Il y a donc une double confusion (consciente et inconsciente) dans les images d’Epinal sur le régime du « parti léniniste » : 1) confusion entre le droit de divergence d’opinion et l’interdiction de saboter dans l’action les décisions majoritaites ; 2) confusion entre le parti dans son ensemble – qui comprenait un large éventail d’opinions, de tendances et de fractions, et les fractions qui, au sein du parti, reposaient sur des plates-formes précises. Lénine n’a jamais exclu personne pour divergence d’opinions.
Staline
La prise du pouvoir par Staline ne fut possible que parce que les conditions avaient radicalement changé : après six années de guerre ininterrompue, d’intervention impérialiste et de guerre civile, l’élan révolutionnaire du prolétariat gisait brisé au milieu d’un océan de misère. C’est sur ce terreau là qu’un groupe d’ex-révolutionnaires proliféra et chercha au sein du parti la garantie pour ses propres privilèges. La bataille a duré une dizaine d’années (entre 1923 et 1934). Au cours de cette période, Staline formula un certain nombre de conceptions et de mesures qui signifiaient une rupture radicale avec la théorie et la pratique de Lénine. Il put à l’occasion s’appuyer sur certaines citations qui justifiaient le « communisme de guerre ». Mais le résultat final ne laisse aucun doute.

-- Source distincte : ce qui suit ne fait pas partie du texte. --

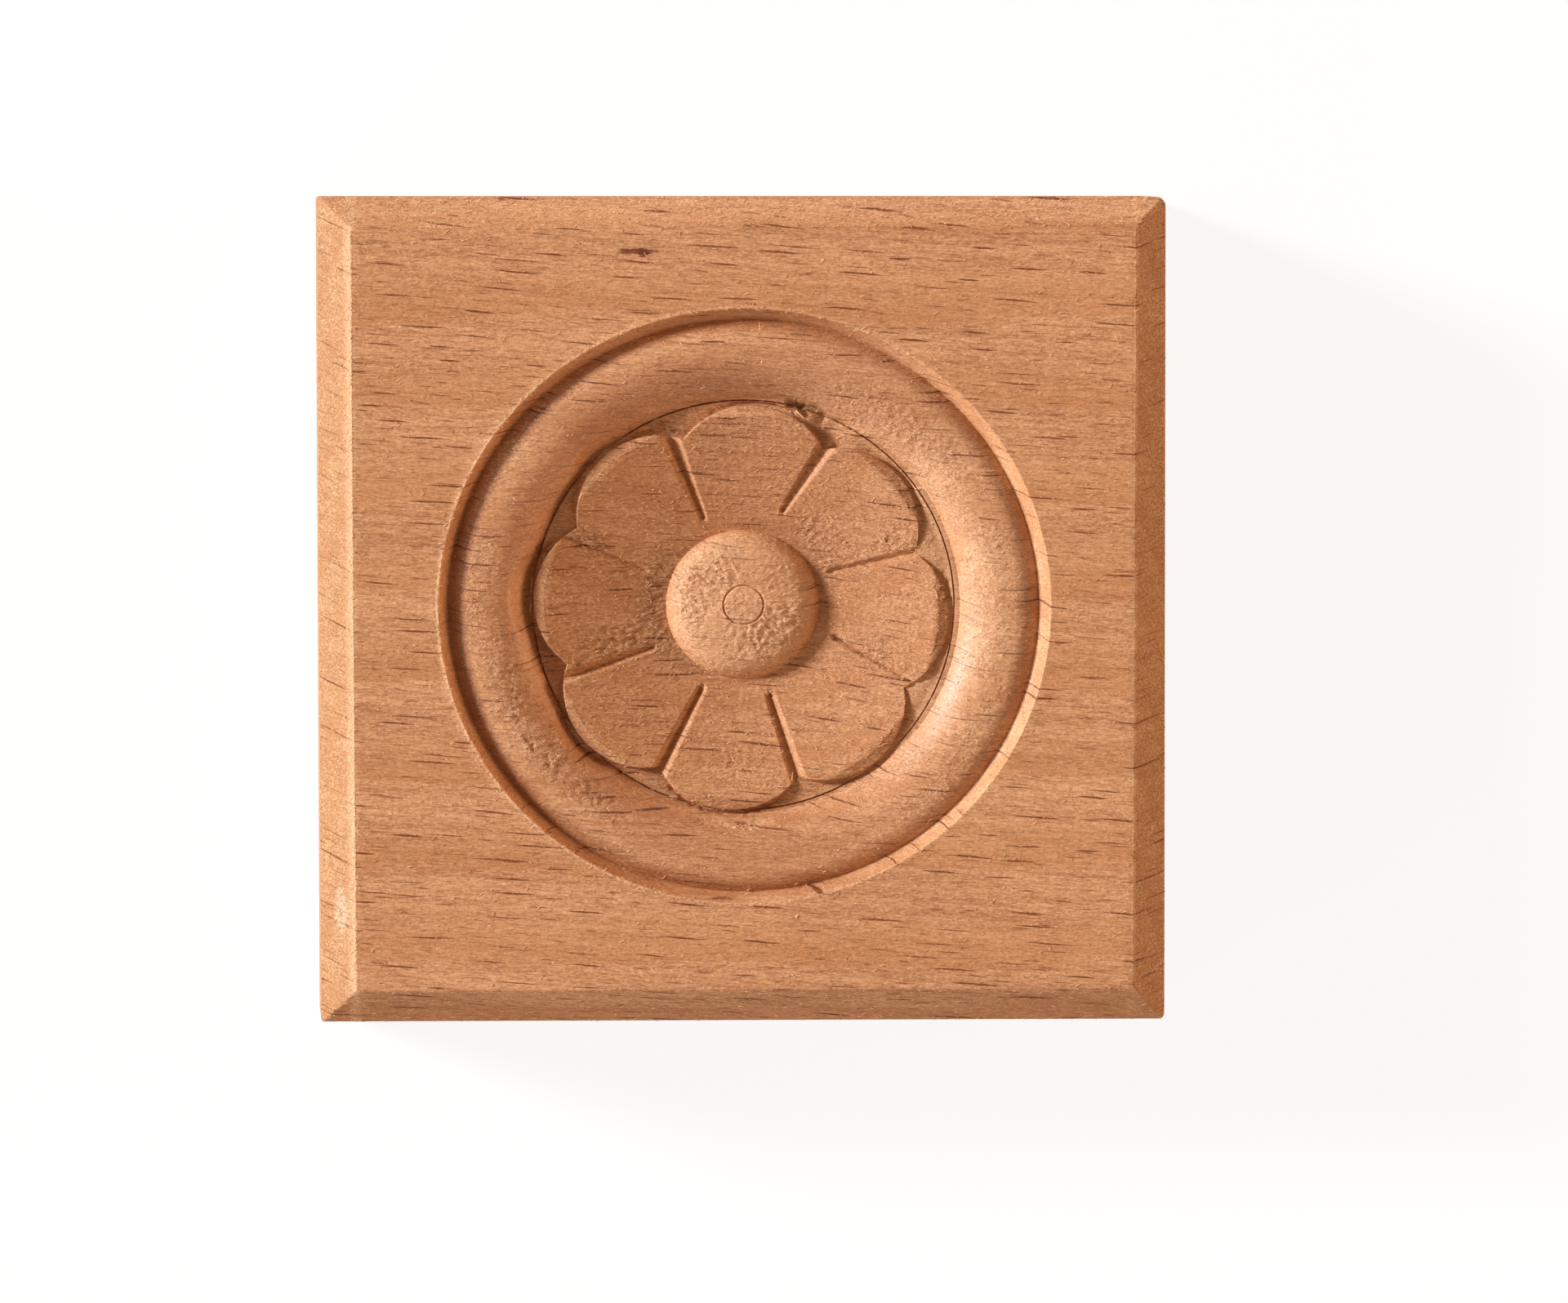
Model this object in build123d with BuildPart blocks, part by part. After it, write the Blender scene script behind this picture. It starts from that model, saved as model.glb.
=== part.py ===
from build123d import *
from math import cos, radians, sin, sqrt
import os

os.makedirs("parts", exist_ok=True)

# Applique rosette: one square block of beech with a flower turned and routed into its face.
# It lies on its flat back, centred on the origin, with Z out of the carved face.
# X runs along the grain and Y across it. All sizes are millimetres.

# Block, as it was sawn
block_side = 85.0
block_thickness = 20.0
bevel_size = 3.25
rubbed_corner_radius = 1.0
crisp_corner_radius = 0.3

# The block is cut square and the relief round, then the wood dries narrower across the grain
across_grain_shrink = 0.972

# The relief stands a little off the middle of the block
relief_offset_x = 0.15
relief_offset_y = 0.4

# Turned ring: widths from the outer arris inwards, depths below the face
arris_radius = 30.6
wall_width = 1.15
groove_depth = 1.65
ring_outer_width = 2.25
ring_flat_width = 0.7
ring_inner_width = 5.3
ring_crest_depth = 0.75
line_depth = 3.6
kerf_width = 0.14
kerf_depth = 0.25

# Flower: a dished disc cut into petals
petal_tip_gap = 0.35
petal_notch_drop = 2.55
rim_width = 1.4
rim_depth = 2.95
rim_fall = 0.25
dish_drop = 2.55
dish_sag = 0.15
flower_turn = -4.3
flower_offset_x = -0.25
flower_offset_y = -0.3

# Pockets between the petals, and the lobes that the cutter leaves in the ring opposite each tip
notch_floor_depth = 3.85
gutter_width = 0.45
gutter_depth = 3.9
lobe_reach_depth = 1.9

# How far each lobe reaches from its petal's edge, anticlockwise from the petal on the right
lobe_reaches = (1.0, 0.9, 0.7, 2.1, 2.1, 1.8, 0.65, 2.1)

# Veins between the petals, a little past the notches, and shallower where they lie near the grain
vein_turn = 2.4
vein_notch_depth = 0.8
grain_vein_notch_depth = 0.45
vein_end_depth = 0.25
vein_boss_gap = 1.8
grain_vein_angle = 30.0

# Boss
boss_radius = 7.7
boss_height = 2.15
boss_shoulder_width = 2.3
boss_crown_drop = 0.45
centre_mark_radius = 2.0
centre_mark_width = 0.26
centre_mark_depth = 0.14

# What is cut away starts this far above the face
cut_clearance = 1.0

# Radii that follow from the widths
groove_radius = arris_radius - wall_width
ring_shoulder_radius = groove_radius - ring_outer_width
ring_crest_radius = ring_shoulder_radius - ring_flat_width
line_radius = ring_crest_radius - ring_inner_width
kerf_inner_radius = line_radius - kerf_width
petal_tip_radius = line_radius - petal_tip_gap
petal_notch_radius = petal_tip_radius - petal_notch_drop
rim_radius = petal_tip_radius - rim_width
boss_crown_radius = boss_radius - boss_shoulder_width
vein_inner_radius = boss_radius + vein_boss_gap

# Depths that follow from the dish
boss_foot_depth = rim_depth + dish_drop
boss_top_depth = boss_foot_depth - boss_height
petal_count = len(lobe_reaches)
petal_step = 360 / petal_count
half_step = radians(petal_step / 2)


# Depth of the straight line from the foot of the boss to the rim, which the dish sags below
def dish_line_depth(radius):
    share = (radius - boss_radius) / (rim_radius - boss_radius)
    return boss_foot_depth - share * dish_drop


# The crown of the boss is an arc that is level at its centre
crown_bend_radius = (boss_crown_radius**2 + boss_crown_drop**2) / (2 * boss_crown_drop)
mark_inner_radius = centre_mark_radius - centre_mark_width / 2
mark_outer_radius = centre_mark_radius + centre_mark_width / 2


def crown_point(radius):
    drop = crown_bend_radius - sqrt(crown_bend_radius**2 - radius**2)
    return Vector(radius, -boss_top_depth - drop)


# Turned profile, from the centre of the boss with its small scored ring, out to the arris
dish_middle_radius = (boss_radius + rim_radius) / 2
mouth_radius = arris_radius + cut_clearance * wall_width / groove_depth
with BuildPart() as turned_cut:
    with BuildSketch(Plane.XZ):
        with BuildLine():
            TangentArc(crown_point(0), crown_point(mark_inner_radius), tangent=(1, 0))
            Polyline(
                crown_point(mark_inner_radius),
                crown_point(centre_mark_radius) - Vector(0, centre_mark_depth),
                crown_point(mark_outer_radius),
            )
            crown = ThreePointArc(
                crown_point(mark_outer_radius),
                crown_point((mark_outer_radius + boss_crown_radius) / 2),
                crown_point(boss_crown_radius),
            )
            TangentArc(crown @ 1, (boss_radius, -boss_foot_depth), tangent=crown % 1)
            ThreePointArc(
                (boss_radius, -boss_foot_depth),
                (dish_middle_radius, -dish_line_depth(dish_middle_radius) - dish_sag),
                (rim_radius, -rim_depth),
            )
            Polyline(
                (rim_radius, -rim_depth),
                (kerf_inner_radius, -rim_depth - rim_fall),
                (kerf_inner_radius, -line_depth),
                (line_radius - kerf_width / 2, -line_depth - kerf_depth),
                (line_radius, -line_depth),
            )
            TangentArc(
                (ring_crest_radius, -ring_crest_depth),
                (line_radius, -line_depth),
                tangent=(-1, 0),
            )
            Line((ring_crest_radius, -ring_crest_depth), (ring_shoulder_radius, -ring_crest_depth))
            TangentArc(
                (ring_shoulder_radius, -ring_crest_depth),
                (groove_radius, -groove_depth),
                tangent=(1, 0),
            )
            Polyline(
                (groove_radius, -groove_depth),
                (mouth_radius, cut_clearance),
                (0, cut_clearance),
                (0, -boss_top_depth),
            )
        make_face()
    revolve(axis=Axis.Z)

# Each petal tip is an arc of one circle, which passes its tip and both of its notches
petal_centre_radius = (petal_tip_radius**2 - petal_notch_radius**2) / (
    2 * (petal_tip_radius - petal_notch_radius * cos(half_step))
)
petal_arc_radius = petal_tip_radius - petal_centre_radius
flower_place = Location((flower_offset_x, flower_offset_y, 0), (0, 0, flower_turn))

# The pocket floor falls from the line to the notches
floor_slope = (notch_floor_depth - line_depth) / (line_radius - petal_notch_radius)
floor_inner_radius = petal_notch_radius * cos(half_step)


def floor_depth(radius):
    return line_depth + floor_slope * (line_radius - radius)


lobe_foot_radius = petal_arc_radius + gutter_width
lobe_height = gutter_depth + cut_clearance

# Routed round the petals: the pocket floor and the lobes, with the flower itself kept out of them
with BuildPart() as petal_cut:
    with BuildSketch(Plane.XZ):
        with BuildLine():
            Polyline(
                (floor_inner_radius, cut_clearance),
                (floor_inner_radius, -floor_depth(floor_inner_radius)),
                (kerf_inner_radius, -floor_depth(kerf_inner_radius)),
                (kerf_inner_radius, cut_clearance),
                close=True,
            )
        make_face()
    revolve(axis=Axis.Z)
    for index, reach in enumerate(lobe_reaches):
        spread = (reach - gutter_width) / (gutter_depth - lobe_reach_depth)
        with Locations(flower_place):
            with PolarLocations(petal_centre_radius, 1, start_angle=index * petal_step):
                with Locations((0, 0, -gutter_depth)):
                    Cone(
                        bottom_radius=lobe_foot_radius,
                        top_radius=lobe_foot_radius + lobe_height * spread,
                        height=lobe_height,
                        align=(Align.CENTER, Align.CENTER, Align.MIN),
                    )
    with BuildSketch():
        with Locations(flower_place):
            Circle(petal_notch_radius)
            with PolarLocations(petal_centre_radius, petal_count):
                Circle(petal_arc_radius)
    extrude(amount=boss_foot_depth, both=True, mode=Mode.SUBTRACT)


# One V-shaped vein along +X, deepest at the notch and shallow but blunt towards the boss
def vein_cut(notch_depth):
    start = Vector(vein_inner_radius, 0, -dish_line_depth(vein_inner_radius) - vein_end_depth)
    end = Vector(petal_notch_radius, 0, -dish_line_depth(petal_notch_radius) - notch_depth)
    mouth = boss_foot_depth
    with BuildPart() as vein:
        with BuildSketch(Plane(origin=start, x_dir=(0, 1, 0), z_dir=end - start)):
            with BuildLine():
                Polyline((0, 0), (mouth, mouth), (-mouth, mouth), close=True)
            make_face()
        extrude(amount=(end - start).length + petal_tip_gap)
    return vein.part


crisp_vein = vein_cut(vein_notch_depth)
grain_vein = vein_cut(grain_vein_notch_depth)

# Everything that is cut away
with BuildPart() as carving:
    add(turned_cut.part)
    add(petal_cut.part)
    for index in range(petal_count):
        vein_angle = (index + 0.5) * petal_step + vein_turn
        rise = abs(sin(radians(vein_angle + flower_turn)))
        near_grain = rise < sin(radians(grain_vein_angle))
        with Locations(flower_place):
            with PolarLocations(0, 1, start_angle=vein_angle):
                add(grain_vein if near_grain else crisp_vein)

dried_carving = scale(carving.part, by=(1, across_grain_shrink, 1))
relief_place = Location((relief_offset_x, relief_offset_y, block_thickness))
block_width = block_side * across_grain_shrink

with BuildPart() as rosette_block:
    Box(block_side, block_width, block_thickness, align=(Align.CENTER, Align.CENTER, Align.MIN))
    chamfer(rosette_block.faces().sort_by(Axis.Z)[-1].edges(), length=bevel_size)
    with BuildSketch():
        outline = Rectangle(block_side, block_width)
        fillet(outline.vertices().group_by(Axis.X)[-1], radius=rubbed_corner_radius)
        fillet(outline.vertices().group_by(Axis.X)[0], radius=crisp_corner_radius)
    extrude(amount=block_thickness, mode=Mode.INTERSECT)
    add(relief_place * dried_carving, mode=Mode.SUBTRACT)

rosette_block.part.label = "rosette_block"
export_step(rosette_block.part, "parts/rosette_block.step")
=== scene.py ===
import math

import bmesh
import bpy
import numpy as np
from mathutils import Matrix, Vector, noise
from mathutils.bvhtree import BVHTree


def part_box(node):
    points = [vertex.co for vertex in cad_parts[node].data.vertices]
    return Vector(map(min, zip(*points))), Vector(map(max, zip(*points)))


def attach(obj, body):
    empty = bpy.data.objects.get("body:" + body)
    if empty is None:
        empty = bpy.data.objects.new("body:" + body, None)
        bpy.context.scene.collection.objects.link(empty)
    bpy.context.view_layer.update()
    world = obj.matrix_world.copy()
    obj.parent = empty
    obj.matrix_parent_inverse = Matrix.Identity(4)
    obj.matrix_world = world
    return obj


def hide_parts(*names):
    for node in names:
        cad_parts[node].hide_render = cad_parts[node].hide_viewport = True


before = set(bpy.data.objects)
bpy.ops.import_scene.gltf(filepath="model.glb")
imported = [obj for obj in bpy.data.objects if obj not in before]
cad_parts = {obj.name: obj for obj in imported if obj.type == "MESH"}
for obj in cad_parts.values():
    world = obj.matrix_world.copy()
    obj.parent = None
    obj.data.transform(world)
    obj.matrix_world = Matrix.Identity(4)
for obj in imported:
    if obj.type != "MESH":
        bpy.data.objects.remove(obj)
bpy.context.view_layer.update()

# A square block of beech with a flower carved into its face, lying on its flat back.
# X runs along the grain. Sizes in the dictionaries are millimetres, and the meshes are metres.

mm = 0.001
blockLow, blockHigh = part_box("rosette_block")
print("frame loaded, block", [round(v, 5) for v in blockHigh - blockLow])


# Dictionaries that share their keys
def rows(keys, *values):
    return [dict(zip(keys, row)) for row in values]


def newMesh(name, places, faces):
    mesh = bpy.data.meshes.new(name)
    mesh.from_pydata(places, [], faces)
    return mesh


def addObject(name, data):
    item = bpy.data.objects.new(name, data)
    bpy.context.scene.collection.objects.link(item)
    return item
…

Premièrement, toute opposition au sein du Parti fut interdite et le monolithisme fut introduit dans les statuts. Deuxièmement, l’appareil connut une énorme croissance et prit de plus en plus les décisions à la place des membres. Troisièmement, l’URSS devint officiellement, par la Constitution de 1936, un Etat de parti unique où seul le PC pouvait participer aux élections et où il était défini comme « le noyau dirigeant de toutes les organisations ouvrières, tant sur le plan sociale que sur le plan de l’Etat ». Quatrièmement, les membres du parti reçurent plus de droits que les autres citoyens soviétiques, par la suppression de la règle du « revenu minimum pour les membres du Parti » et l’octroi de privilèges à la nomenklatura.
Voilà comment le parti de militants actifs devint un parti de gouvernement, un parti de carriéristes et de bureaucrates.